Levosimendan is a calcium sensitizer that works through a unique triple mechanism of action. It initially was developed for intravenous use in hospitalized patients with acutely decompensated heart failure. It was discovered and developed by Orion Pharma, Orion Corporation of Espoo Finland, and is currently approved in over 60 countries for this indication and not available in the United States. Tenax Therapeutics acquired North American rights to develop and commercialize levosimendan from Phyxius Pharma, Inc.
Caution Regarding Forward-Looking Statements
This news release contains certain forward-looking statements by the Company that involve risks and uncertainties and reflect the Company’s judgment as of the date of this release.

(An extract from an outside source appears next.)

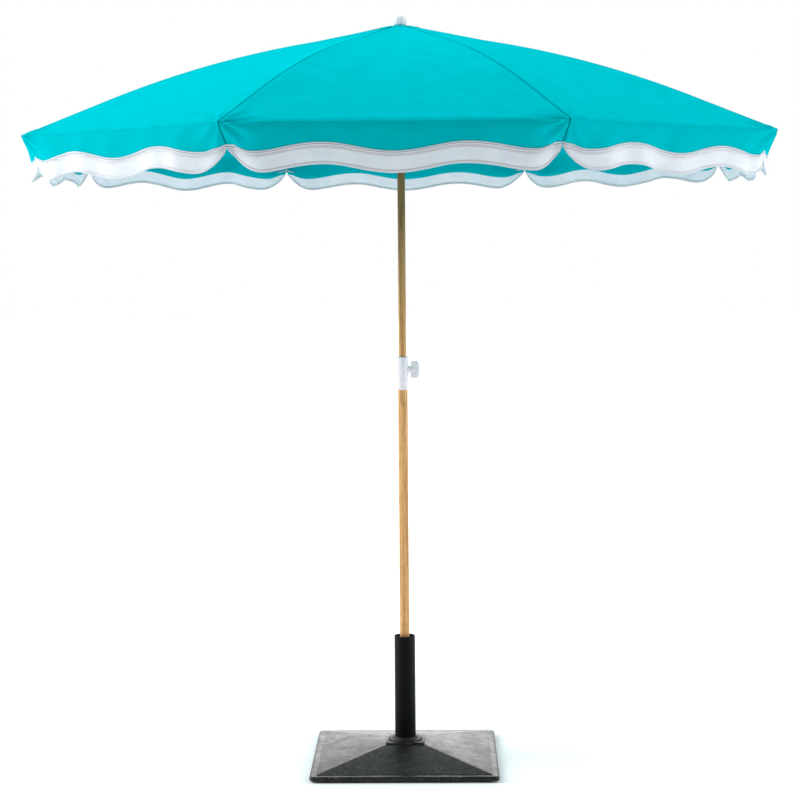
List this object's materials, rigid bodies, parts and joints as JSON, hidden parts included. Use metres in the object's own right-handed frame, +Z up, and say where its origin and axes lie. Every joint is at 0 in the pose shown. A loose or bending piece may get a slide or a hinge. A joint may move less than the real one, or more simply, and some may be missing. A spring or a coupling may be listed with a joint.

The forward-looking statements are subject to a number of risks and uncertainties, including, but not limited to matters beyond the Company’s control that could lead to delays in the clinical study, new product introductions and customer acceptance of these new products; matters beyond the Company’s control that could impact the Company’s continued compliance with Nasdaq listing requirements; the impact of management changes on the Company’s business and unanticipated charges, costs and expenditures not currently contemplated that may occur as a result of management changes; and other risks and uncertainties as described in the Company’s filings with the Securities and Exchange Commission, including in its annual report on Form 10-K filed on March 30, 2020, and its quarterly report of Form 10-Q filed on August 14, 2020, as well as its other filings with the SEC. The Company disclaims any intent or obligation to update these forward-looking statements beyond the date of this release. Statements in this press release regarding management’s future expectations, beliefs, goals, plans or prospects constitute forward-looking statements within the meaning of the Private Securities Litigation Reform Act of 1995.